▶ _The task_
Go through the listing and write out all of it exactly.

▶ _Information supplied_
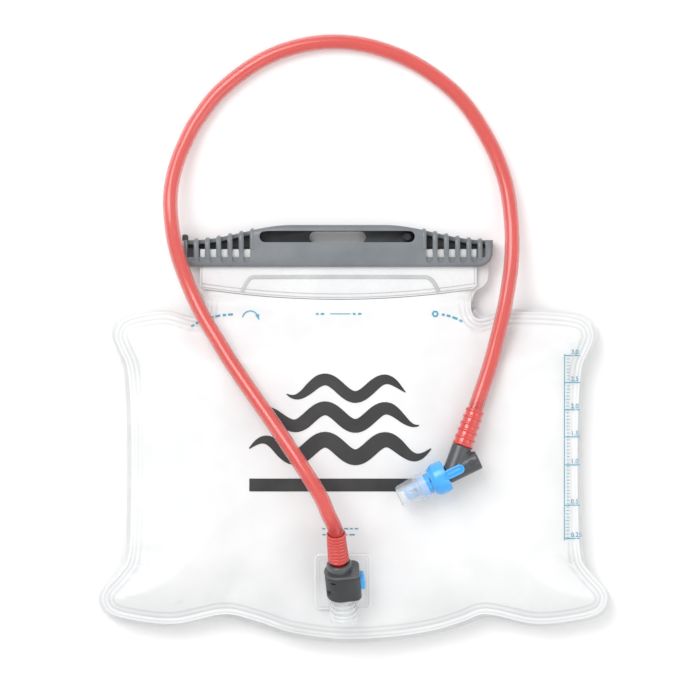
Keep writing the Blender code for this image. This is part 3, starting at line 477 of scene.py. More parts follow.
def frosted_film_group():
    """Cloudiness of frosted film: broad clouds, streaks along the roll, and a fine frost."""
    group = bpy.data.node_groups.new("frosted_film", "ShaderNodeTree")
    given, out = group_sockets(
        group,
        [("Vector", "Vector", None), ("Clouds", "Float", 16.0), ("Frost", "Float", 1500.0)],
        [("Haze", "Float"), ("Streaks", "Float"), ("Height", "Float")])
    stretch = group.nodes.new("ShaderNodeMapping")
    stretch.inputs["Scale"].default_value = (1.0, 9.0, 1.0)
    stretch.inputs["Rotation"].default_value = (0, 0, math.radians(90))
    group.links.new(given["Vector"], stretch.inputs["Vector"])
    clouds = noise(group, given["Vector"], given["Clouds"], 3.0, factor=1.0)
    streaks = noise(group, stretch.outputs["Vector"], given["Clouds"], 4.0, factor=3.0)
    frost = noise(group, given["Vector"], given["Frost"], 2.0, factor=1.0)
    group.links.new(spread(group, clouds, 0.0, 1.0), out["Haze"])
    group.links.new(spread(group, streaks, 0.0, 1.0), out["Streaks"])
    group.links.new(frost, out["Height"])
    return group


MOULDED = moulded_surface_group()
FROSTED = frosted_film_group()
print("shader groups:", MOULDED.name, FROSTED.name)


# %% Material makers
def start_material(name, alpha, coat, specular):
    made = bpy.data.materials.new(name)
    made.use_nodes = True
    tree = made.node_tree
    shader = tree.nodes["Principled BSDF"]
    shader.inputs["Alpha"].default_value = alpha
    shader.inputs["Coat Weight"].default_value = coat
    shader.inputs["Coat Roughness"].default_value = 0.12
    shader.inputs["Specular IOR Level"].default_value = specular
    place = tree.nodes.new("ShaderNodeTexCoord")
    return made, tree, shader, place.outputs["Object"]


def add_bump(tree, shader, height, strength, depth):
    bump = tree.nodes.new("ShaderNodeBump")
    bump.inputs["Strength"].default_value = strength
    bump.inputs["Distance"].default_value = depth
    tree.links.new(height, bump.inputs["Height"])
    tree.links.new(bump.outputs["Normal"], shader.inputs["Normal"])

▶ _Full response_
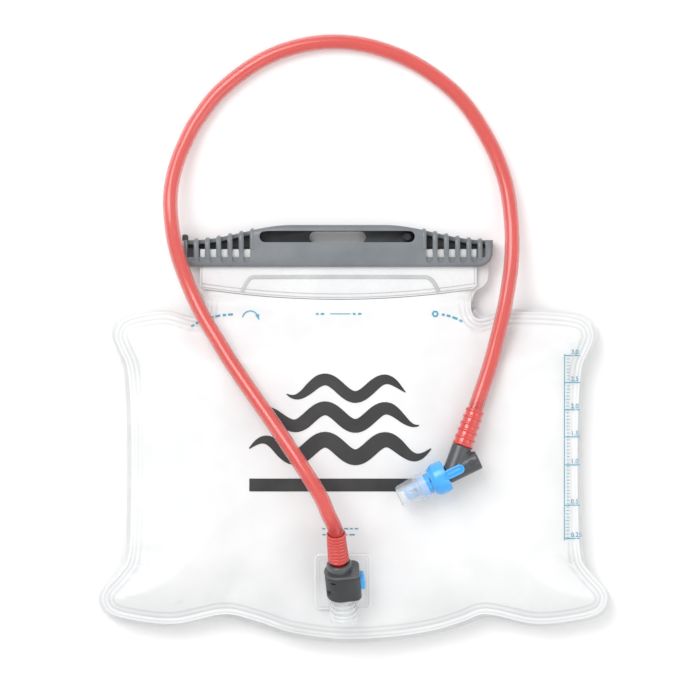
Keep writing the Blender code for this image. This is part 3, starting at line 477 of scene.py. More parts follow.
def frosted_film_group():
    """Cloudiness of frosted film: broad clouds, streaks along the roll, and a fine frost."""
    group = bpy.data.node_groups.new("frosted_film", "ShaderNodeTree")
    given, out = group_sockets(
        group,
        [("Vector", "Vector", None), ("Clouds", "Float", 16.0), ("Frost", "Float", 1500.0)],
        [("Haze", "Float"), ("Streaks", "Float"), ("Height", "Float")])
    stretch = group.nodes.new("ShaderNodeMapping")
    stretch.inputs["Scale"].default_value = (1.0, 9.0, 1.0)
    stretch.inputs["Rotation"].default_value = (0, 0, math.radians(90))
    group.links.new(given["Vector"], stretch.inputs["Vector"])
    clouds = noise(group, given["Vector"], given["Clouds"], 3.0, factor=1.0)
    streaks = noise(group, stretch.outputs["Vector"], given["Clouds"], 4.0, factor=3.0)
    frost = noise(group, given["Vector"], given["Frost"], 2.0, factor=1.0)
    group.links.new(spread(group, clouds, 0.0, 1.0), out["Haze"])
    group.links.new(spread(group, streaks, 0.0, 1.0), out["Streaks"])
    group.links.new(frost, out["Height"])
    return group


MOULDED = moulded_surface_group()
FROSTED = frosted_film_group()
print("shader groups:", MOULDED.name, FROSTED.name)


# %% Material makers
def start_material(name, alpha, coat, specular):
    made = bpy.data.materials.new(name)
    made.use_nodes = True
    tree = made.node_tree
    shader = tree.nodes["Principled BSDF"]
    shader.inputs["Alpha"].default_value = alpha
    shader.inputs["Coat Weight"].default_value = coat
    shader.inputs["Coat Roughness"].default_value = 0.12
    shader.inputs["Specular IOR Level"].default_value = specular
    place = tree.nodes.new("ShaderNodeTexCoord")
    return made, tree, shader, place.outputs["Object"]


def add_bump(tree, shader, height, strength, depth):
    bump = tree.nodes.new("ShaderNodeBump")
    bump.inputs["Strength"].default_value = strength
    bump.inputs["Distance"].default_value = depth
    tree.links.new(height, bump.inputs["Height"])
    tree.links.new(bump.outputs["Normal"], shader.inputs["Normal"])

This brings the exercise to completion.